> _WHAT IS ASKED_: Every line that includes the word "More" is to be listed.

CAD and scene scripts:
□ □ □ □ □
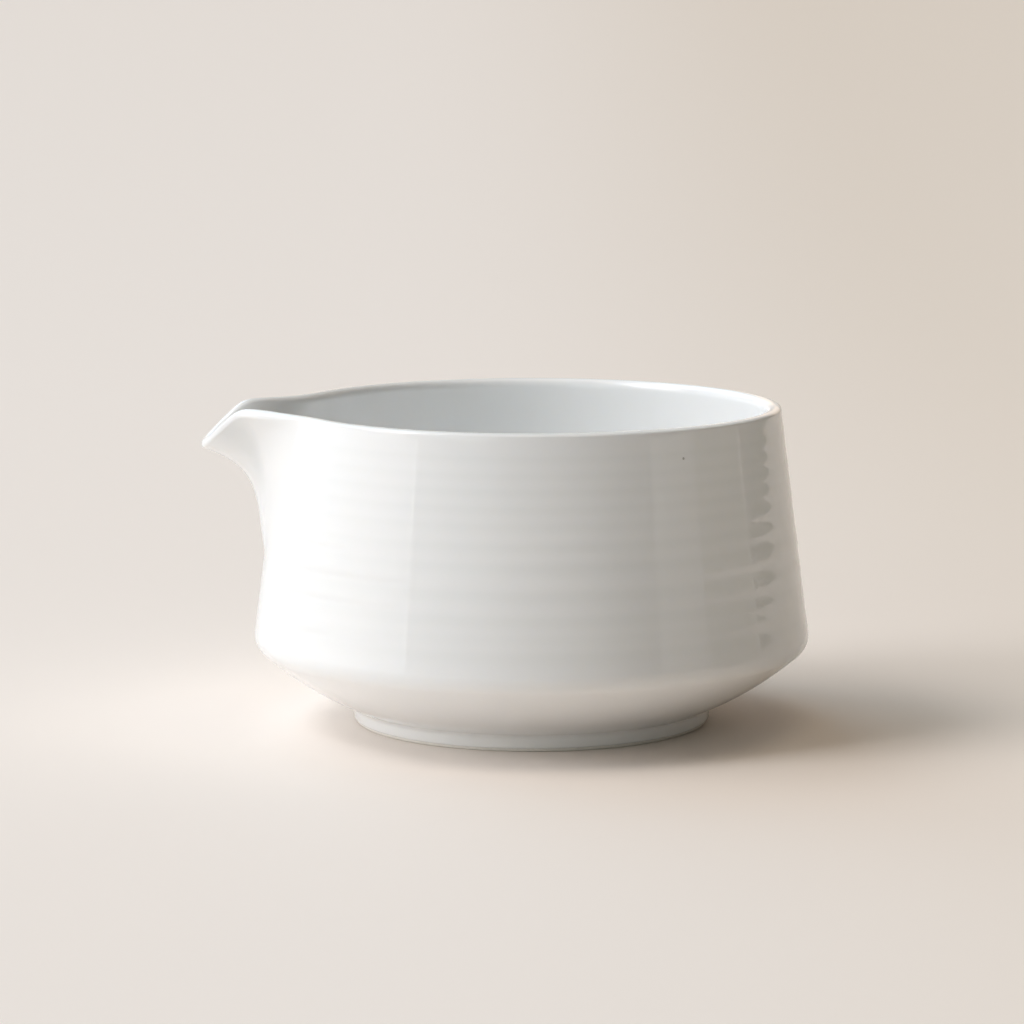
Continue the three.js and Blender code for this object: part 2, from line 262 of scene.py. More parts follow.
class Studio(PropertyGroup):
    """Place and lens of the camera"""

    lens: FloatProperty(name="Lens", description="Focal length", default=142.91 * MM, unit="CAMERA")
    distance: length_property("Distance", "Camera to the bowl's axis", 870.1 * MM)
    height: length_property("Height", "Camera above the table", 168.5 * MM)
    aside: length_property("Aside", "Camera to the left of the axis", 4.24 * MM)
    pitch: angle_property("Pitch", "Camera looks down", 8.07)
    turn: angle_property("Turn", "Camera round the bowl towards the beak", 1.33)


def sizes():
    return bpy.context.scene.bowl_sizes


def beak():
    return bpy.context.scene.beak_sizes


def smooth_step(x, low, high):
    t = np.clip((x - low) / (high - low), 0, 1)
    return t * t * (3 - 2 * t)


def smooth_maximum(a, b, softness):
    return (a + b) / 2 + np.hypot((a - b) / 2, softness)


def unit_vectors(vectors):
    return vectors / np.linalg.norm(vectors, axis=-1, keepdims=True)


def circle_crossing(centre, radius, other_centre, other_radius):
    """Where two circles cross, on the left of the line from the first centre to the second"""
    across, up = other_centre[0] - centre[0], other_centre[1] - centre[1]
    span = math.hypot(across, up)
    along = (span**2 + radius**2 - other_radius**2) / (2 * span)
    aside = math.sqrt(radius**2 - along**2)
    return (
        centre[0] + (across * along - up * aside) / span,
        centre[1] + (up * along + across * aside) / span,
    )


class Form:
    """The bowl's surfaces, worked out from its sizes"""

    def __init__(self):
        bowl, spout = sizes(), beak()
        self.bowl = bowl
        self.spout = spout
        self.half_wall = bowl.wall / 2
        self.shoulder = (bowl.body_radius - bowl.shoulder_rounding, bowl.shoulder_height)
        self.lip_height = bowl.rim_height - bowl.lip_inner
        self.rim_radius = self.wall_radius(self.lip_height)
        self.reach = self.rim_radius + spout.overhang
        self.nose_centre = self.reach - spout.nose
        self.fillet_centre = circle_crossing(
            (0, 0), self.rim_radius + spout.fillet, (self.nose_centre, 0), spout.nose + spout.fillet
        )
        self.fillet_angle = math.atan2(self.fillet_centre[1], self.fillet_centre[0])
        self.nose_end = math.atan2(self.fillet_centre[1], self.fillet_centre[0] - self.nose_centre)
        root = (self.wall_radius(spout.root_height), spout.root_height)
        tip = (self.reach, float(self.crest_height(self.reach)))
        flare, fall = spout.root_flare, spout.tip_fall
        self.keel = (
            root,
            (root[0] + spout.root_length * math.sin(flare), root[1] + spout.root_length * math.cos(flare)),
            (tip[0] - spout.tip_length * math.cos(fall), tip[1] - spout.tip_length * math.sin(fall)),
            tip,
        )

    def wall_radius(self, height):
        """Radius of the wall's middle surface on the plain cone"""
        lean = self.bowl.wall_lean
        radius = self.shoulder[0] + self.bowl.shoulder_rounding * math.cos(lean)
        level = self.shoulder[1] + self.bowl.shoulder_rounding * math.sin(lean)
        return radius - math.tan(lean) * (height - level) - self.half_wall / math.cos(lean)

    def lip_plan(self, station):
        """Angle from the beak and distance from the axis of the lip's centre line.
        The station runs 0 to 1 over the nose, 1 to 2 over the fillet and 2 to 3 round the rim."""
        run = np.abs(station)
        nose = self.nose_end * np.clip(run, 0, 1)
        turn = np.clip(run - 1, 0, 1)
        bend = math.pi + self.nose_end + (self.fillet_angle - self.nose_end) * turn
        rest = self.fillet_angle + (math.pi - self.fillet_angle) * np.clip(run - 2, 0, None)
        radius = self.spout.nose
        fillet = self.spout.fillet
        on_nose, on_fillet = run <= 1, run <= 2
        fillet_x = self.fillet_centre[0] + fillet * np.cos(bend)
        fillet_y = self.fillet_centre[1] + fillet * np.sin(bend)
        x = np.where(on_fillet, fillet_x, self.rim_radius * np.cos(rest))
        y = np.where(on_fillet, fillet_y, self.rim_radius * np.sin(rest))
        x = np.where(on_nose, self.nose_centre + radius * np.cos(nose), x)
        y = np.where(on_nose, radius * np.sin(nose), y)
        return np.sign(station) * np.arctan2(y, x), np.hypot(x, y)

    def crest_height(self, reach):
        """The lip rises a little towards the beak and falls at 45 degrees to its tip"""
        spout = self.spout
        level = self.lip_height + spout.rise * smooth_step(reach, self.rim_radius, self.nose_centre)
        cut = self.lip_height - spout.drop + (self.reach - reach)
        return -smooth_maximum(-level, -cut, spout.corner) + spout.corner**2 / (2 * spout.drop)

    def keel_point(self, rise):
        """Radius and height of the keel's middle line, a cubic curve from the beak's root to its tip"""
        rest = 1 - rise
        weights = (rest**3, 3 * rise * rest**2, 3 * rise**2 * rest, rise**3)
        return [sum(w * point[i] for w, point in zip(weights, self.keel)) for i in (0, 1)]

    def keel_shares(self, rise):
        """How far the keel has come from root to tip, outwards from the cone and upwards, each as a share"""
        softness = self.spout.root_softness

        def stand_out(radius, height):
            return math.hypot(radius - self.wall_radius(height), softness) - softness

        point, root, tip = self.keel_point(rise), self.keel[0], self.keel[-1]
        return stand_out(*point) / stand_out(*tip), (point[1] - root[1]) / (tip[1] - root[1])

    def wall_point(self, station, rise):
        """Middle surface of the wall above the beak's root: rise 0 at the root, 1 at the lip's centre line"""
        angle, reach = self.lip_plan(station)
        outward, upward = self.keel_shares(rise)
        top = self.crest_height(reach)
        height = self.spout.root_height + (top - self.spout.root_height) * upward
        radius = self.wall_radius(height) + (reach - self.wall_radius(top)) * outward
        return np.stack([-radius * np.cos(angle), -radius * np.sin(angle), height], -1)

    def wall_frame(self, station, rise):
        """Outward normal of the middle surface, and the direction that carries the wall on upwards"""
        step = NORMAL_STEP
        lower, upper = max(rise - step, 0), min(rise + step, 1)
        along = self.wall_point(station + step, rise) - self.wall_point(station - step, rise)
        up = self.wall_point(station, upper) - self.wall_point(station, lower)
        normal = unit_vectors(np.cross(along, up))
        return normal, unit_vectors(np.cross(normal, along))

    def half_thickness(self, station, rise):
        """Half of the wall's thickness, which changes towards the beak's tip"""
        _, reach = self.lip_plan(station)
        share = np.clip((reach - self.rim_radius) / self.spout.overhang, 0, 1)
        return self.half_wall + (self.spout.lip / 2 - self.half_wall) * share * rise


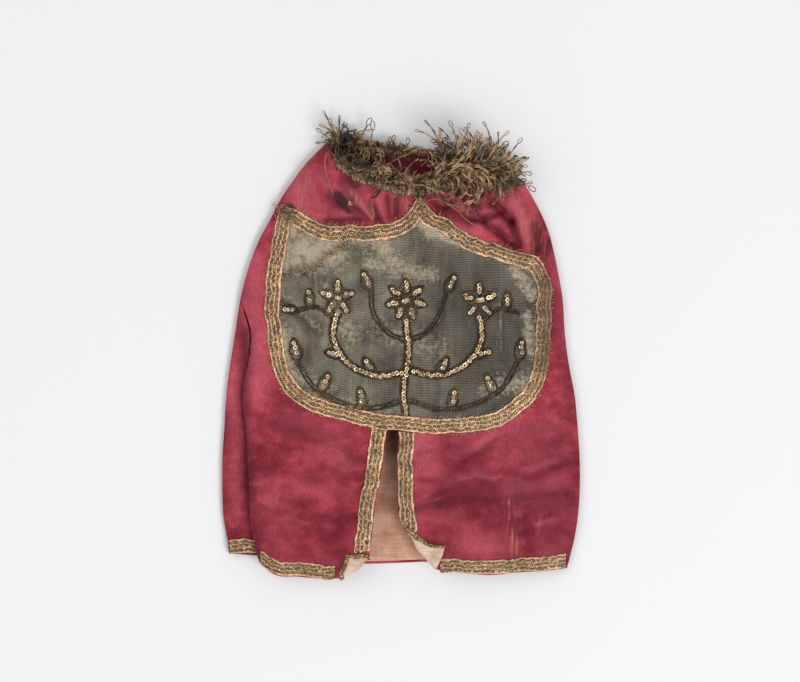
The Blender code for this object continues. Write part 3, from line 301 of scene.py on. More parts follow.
□ □ □ □ □
> _CORRECT RESPONSE_:
Continue the three.js and Blender code for this object: part 2, from line 262 of scene.py. More parts follow.
The Blender code for this object continues. Write part 3, from line 301 of scene.py on. More parts follow.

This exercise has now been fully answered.